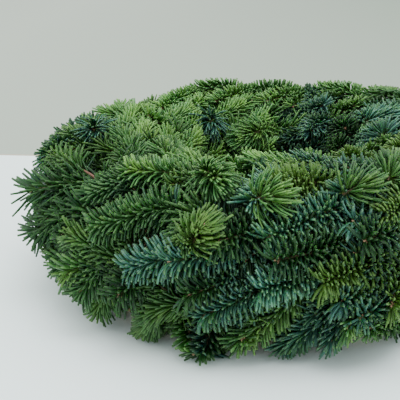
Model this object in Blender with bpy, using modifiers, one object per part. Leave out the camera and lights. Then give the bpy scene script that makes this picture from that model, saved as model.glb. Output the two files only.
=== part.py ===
"""Advent wreath of noble fir, lying flat on a table.

Metres, +Z up. The origin is the middle of the hole, on the table. The front of the wreath is
towards -Y, and its sprigs lie clockwise, seen from above, with their tips fanned outward.
Angles round the wreath are counted from +X towards +Y. Angles round its thickness are counted
from outward (0), over the top (90), to the hole (180).
"""
import math

import bmesh
import bpy
import numpy as np
from mathutils import Matrix, Vector

# Outer shape of the foliage: a fat ring whose section is a rounded square
OUTER_R = 0.250
MOUND_HALF_WIDTH = 0.095
MOUND_HALF_HEIGHT = 0.079
MOUND_POWER = 2.2
MOUND_R = OUTER_R - MOUND_HALF_WIDTH

# Straw ring: a round back on a flat underside
STRAW_TUBE_R = 0.036
STRAW_MIDDLE_Z = 0.028
STRAW_BACK_POINTS = 12
STRAW_STEPS = 40

# Binding wire, which crosses the underside in shallow notches
TURNS = 18
TURN_DEG = 360 / TURNS
WIRE_R = 0.0005
WIRE_UNDER_Z = 0.0011
WIRE_UNDER_HALF = 0.0245
WIRE_LOW_DEG = -36
WIRE_HIGH_DEG = 216
WIRE_POINTS = 9
WIRE_AROUND_R = STRAW_TUBE_R + 0.0074
WIRE_OUT = WIRE_AROUND_R + WIRE_R
NOTCH_WIDTH = 0.0024
NOTCH_DEPTH = 0.0026
NOTCH_LENGTH = 0.060

# Touching pieces keep this gap
GAP = 0.0003
MERGE = 1e-6

# Stems and their slim cores
STEM_R = 0.0021
STEM_CLEAR = 0.0006
CORE_R = 0.0042
CUT_END = 0.011
STEM_SPREAD_DEG = 2.4
CORE_SHARES = (0, 1 / 3, 2 / 3, 1)
CORE_RADII = (STEM_R, STEM_R, CORE_R, 0.0012)
CORE_GAP = 0.0008
EASE_ROUNDS = 120
EASE_STEP = 0.6
TIP_REACH = 0.83
MIDDLE_SHARE = 0.52
RISE_POWER = 0.75

# Needles: three-sided and pointed, sunk to the middle of their core
NEEDLE_LENGTH = 0.028
NEEDLE_R = 0.00105
GOLDEN_DEG = 137.5
FIRST_NEEDLE = 0.34
LAST_NEEDLE = 0.96
OPEN_DEG = 52
TIP_OPEN_DEG = 22
TRIES_DEG = [(bend, swing) for bend in (0, 12, 24, 34) for swing in (0, 22, -22, 44, -44)]
NEEDLE_REACH = 1.02
NEEDLE_CLEAR = 0.0024
NEEDLE_TEST_SHARES = np.linspace(0.3, 1, 5)
TABLE_CLEAR = 0.0022

# Bunches of one turn: the leg of the wire that ties them, their rows of tips on even and odd
# turns in degrees, the length of a sprig and the needles on it
BUNCHES = {
    "outer": {"leg": 1, "rows": ((-50, -14, 22), (-32, 4, 40)), "length": 0.125, "needles": 9},
    "top": {"leg": 3, "rows": ((58, 94), (76, 112)), "length": 0.112, "needles": 8},
    "inner": {"leg": 5, "rows": ((130, 168), (149, 190)), "length": 0.078, "needles": 6},
}

# Where the photograph was taken from, in a frame of 400 by 400 pixels
EYE = np.array([0.0, -0.798, 0.329])
EYE_YAW_DEG = -4.8
EYE_PITCH_DEG = 18.2
EYE_FOCAL_PX = 818
FRAME_MIDDLE_PX = 200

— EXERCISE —
Copy out only the lines running from the beginning of the data to the line with "STRAW_STEPS = 40", both ends included.

— TASK SOLUTION —
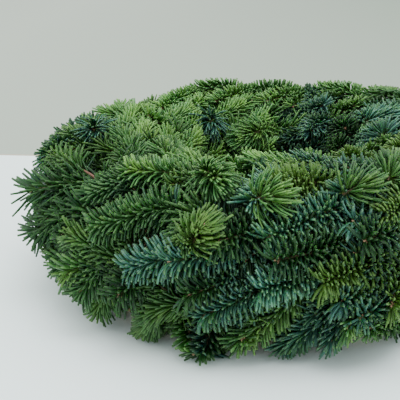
Model this object in Blender with bpy, using modifiers, one object per part. Leave out the camera and lights. Then give the bpy scene script that makes this picture from that model, saved as model.glb. Output the two files only.
=== part.py ===
"""Advent wreath of noble fir, lying flat on a table.

Metres, +Z up. The origin is the middle of the hole, on the table. The front of the wreath is
towards -Y, and its sprigs lie clockwise, seen from above, with their tips fanned outward.
Angles round the wreath are counted from +X towards +Y. Angles round its thickness are counted
from outward (0), over the top (90), to the hole (180).
"""
import math

import bmesh
import bpy
import numpy as np
from mathutils import Matrix, Vector

# Outer shape of the foliage: a fat ring whose section is a rounded square
OUTER_R = 0.250
MOUND_HALF_WIDTH = 0.095
MOUND_HALF_HEIGHT = 0.079
MOUND_POWER = 2.2
MOUND_R = OUTER_R - MOUND_HALF_WIDTH

# Straw ring: a round back on a flat underside
STRAW_TUBE_R = 0.036
STRAW_MIDDLE_Z = 0.028
STRAW_BACK_POINTS = 12
STRAW_STEPS = 40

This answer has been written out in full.